I’m facing this very first-world problem now at age 38. Problem I have with the Roth ladders is that predeclaring how much income I think I’ll need 5 years from now isn’t particularly flexible either. So the price of that “flexibility” is the need to save even more money in taxable before starting.
It’s a function of how long you let things grow, and the rate of growth and the kind of taxes you pay. If you SEPP a IRA with a high growth rate and use a RMD removal schedule you wind up paying ever increasing taxes on your money. Once you RMD in earnest at age 70 you will have a huge IRA and huger taxes throughout your life. If congress further soaks the rich, you will get a double soaking, RMD% increases each year and the tax bracket increases so the taxes increase x increase that’s increase ^2. If you live 20 years post RMD fergitaboutit when it comes to taxes.
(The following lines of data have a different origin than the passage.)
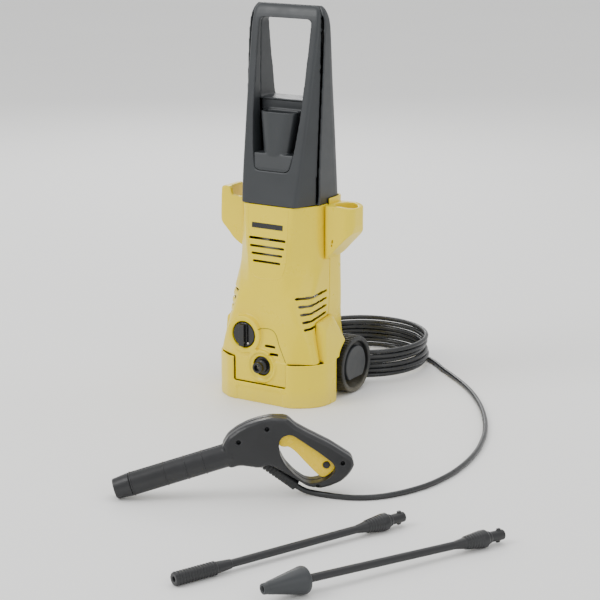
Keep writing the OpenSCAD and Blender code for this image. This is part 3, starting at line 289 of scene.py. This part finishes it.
def enamelled_copper(colours):
    """Enamelled copper wire wound on the stator: fine parallel strands under varnish."""
    return finish(
        "enamelled_copper", linear("#A65A2C"), linear("#7C3D1C"),
        4, (0.25, 0.4), 0.8, 0.2, (1, 1, 0.05), Metallic=1.0,
    )


def natural_nylon(colours):
    """Unpigmented nylon of the gear, fan, filter and marker: milky off-white."""
    return finish("natural_nylon", linear("#E8E4D8"), linear("#D6D0BF"), 10, (0.35, 0.5), 0.5, 0.02, IOR=1.53)


def painted_joint_shadow_abs(colours):
    """Dark amber painted shadow: the shade that falls into a narrow moulding joint between two yellow covers.
    """
    return finish("painted_joint_shadow_abs", linear("#7C6B12"), linear("#5E500C"), 6, (0.6, 0.8), 0.4, 0.02, IOR=1.5)


def label_vinyl(colours):
    """Blank black vinyl label with a satin overlaminate."""
    return finish("label_vinyl", linear("#17181A"), linear("#222326"), 12, (0.25, 0.34), 0.3, 0.01, IOR=1.5)


def studio_paper(colours):
    """Matte white background paper."""
    return finish("studio_paper", linear("#FAFAF9"), linear("#F4F4F2"), 900, (0.8, 0.9), 3, 0.02, IOR=1.45)


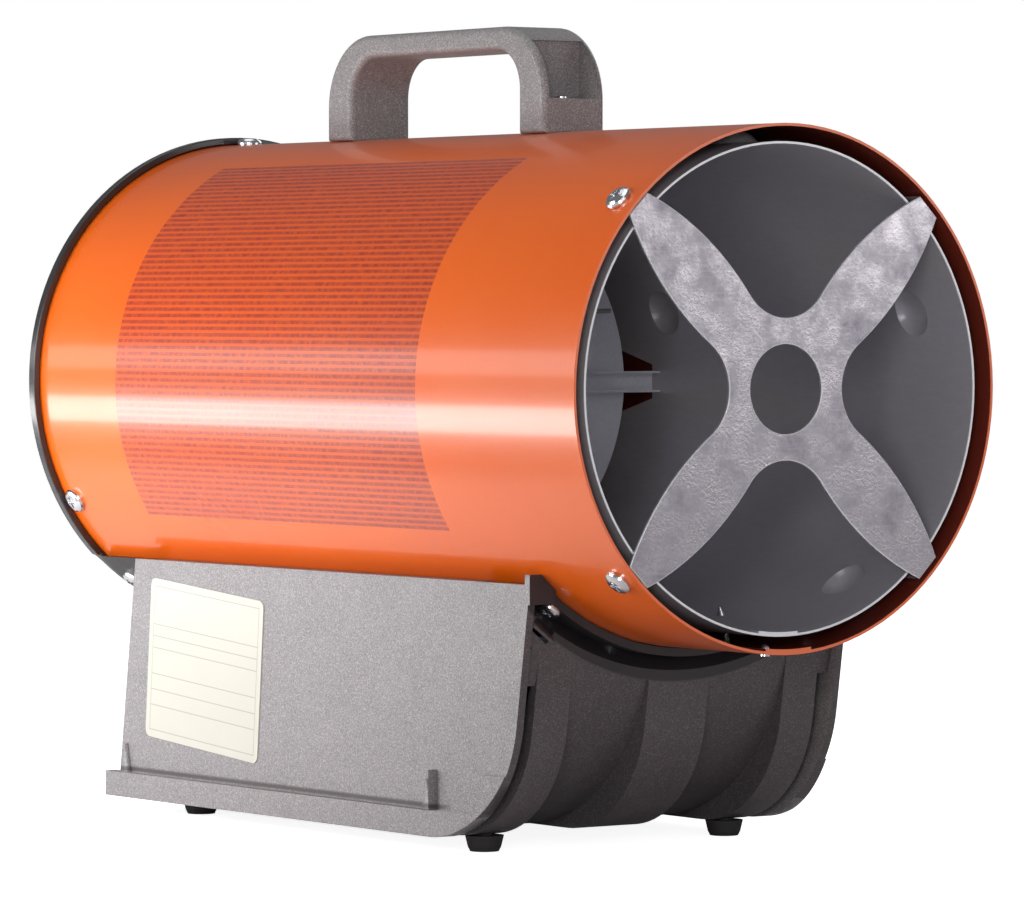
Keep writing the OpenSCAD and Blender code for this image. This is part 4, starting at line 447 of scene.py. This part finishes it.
def sparkle(material, share, bright, dull):
    """Fine glittering specks, as moulded texture catches the light."""
    tree = material.node_tree
    cells = tree.nodes.new("ShaderNodeTexVoronoi")
    cells.inputs["Scale"].default_value = 2600.0
    tree.links.new(object_axes(tree)[0], cells.inputs["Vector"])
    pick = tree.nodes.new("ShaderNodeSeparateColor")
    tree.links.new(cells.outputs["Color"], pick.inputs[0])
    speck = ramp(tree, pick.outputs[0], 1.0 - share, 1.0 - share * 0.4)
    dark = ramp(tree, pick.outputs[1], 1.0 - share, 1.0 - share * 0.4)
    lit = color_mix(tree, times(tree, speck, 0.6), grain_color_of(material), bright)
    lay_over(material, times(tree, dark, 0.5), lit, dull)


sparkle(moulded_grey, 0.3, (0.46, 0.44, 0.445), (0.095, 0.087, 0.09))
handle_half_width = 0.0138
handle = refined_copy("carry_handle", "handle_grip_moulding", 0.0032, 6,
                      lambda a, b: min(abs(a.x), abs(b.x)) > handle_half_width and abs(a.x - b.x) < 0.0001)
only_material(handle, moulded_grey)
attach(handle, "housing")

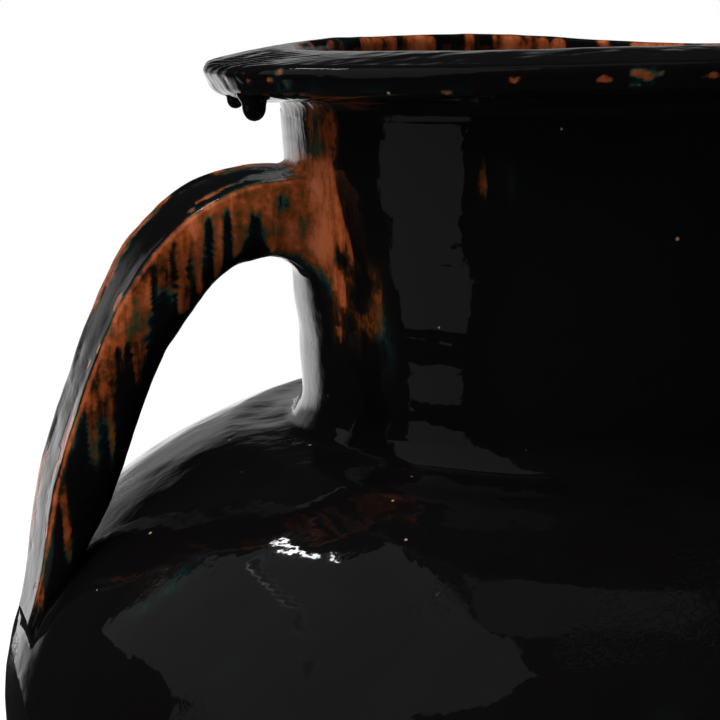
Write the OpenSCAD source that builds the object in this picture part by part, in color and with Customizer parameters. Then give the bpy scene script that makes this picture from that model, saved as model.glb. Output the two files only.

You have to plan to end of life not just 5 or 10 years and you only get to keep what they say you can keep.
If you Roth convert the taxes are paid and the growth is tax free, not tax deferred. You keep it all. As long as you own a IRA you’re in bed with the government and they call the tune, not you. You pay what they say. With a Roth you kick the government out of bed. You pay taxes up front but later in retirement the Roth growth goes to the moon and the IRA is hugely stilted because of ever higher taxes. So growth curves cross at some point in the future. Late in retirement Roth wins, early IRA wins. So when do you plan to die? When does your wife plan to die? If you’re both dead by 80 SEPP. If you die at 80 and your wife goes to 95 her tax bracket can jump 2 brackets upon your death. In that case clearly Roth conversion is the ticket. That’s what you have to game out.
In my case my younger wife comes from long lived people and she’s healthy as a mule, but beautiful as a palomino so I want her taken care of without the government in her bed when I’m dead, so I’m Roth converting nearly everything but 500K which will act as an annuity, paying the taxes and kicking the government to the curb. I
have no problem owning a large brokerage. In fact it’s the largest account I own. I also own some decades worth of tax loss harvest which I can pair with the brokerage to remove money tax free, just like a Roth, till the TLH is gone. I made too much money to get any tax break on the money going into my IRA’s so it’s taxed going in just like a brokerage. A brokerage coming out is tax advantaged with lower to zero cap gains, compared to the progressive taxation on ordinary income. So with an IRA at my tax bracket you’re taxed going in as ordinary income and taxed coming out as ordinary income but at a double progressive rate due to the progressive nature of RMD and the normal progressive nature of ordinary income. With a brokerage and some TLH or if you stay in the 12% bracket, you are taxed going in as ordinary income and not taxed coming out. I this case a tax optimized brokerage with no cap gains. kicks hell out of a IRA. So far I’ve converted 700K of brokerage to cash and haven’t paid a dime of taxes. Homey likes his brokerage. Optimizing Retirement is more complicated than it might otherwise seem.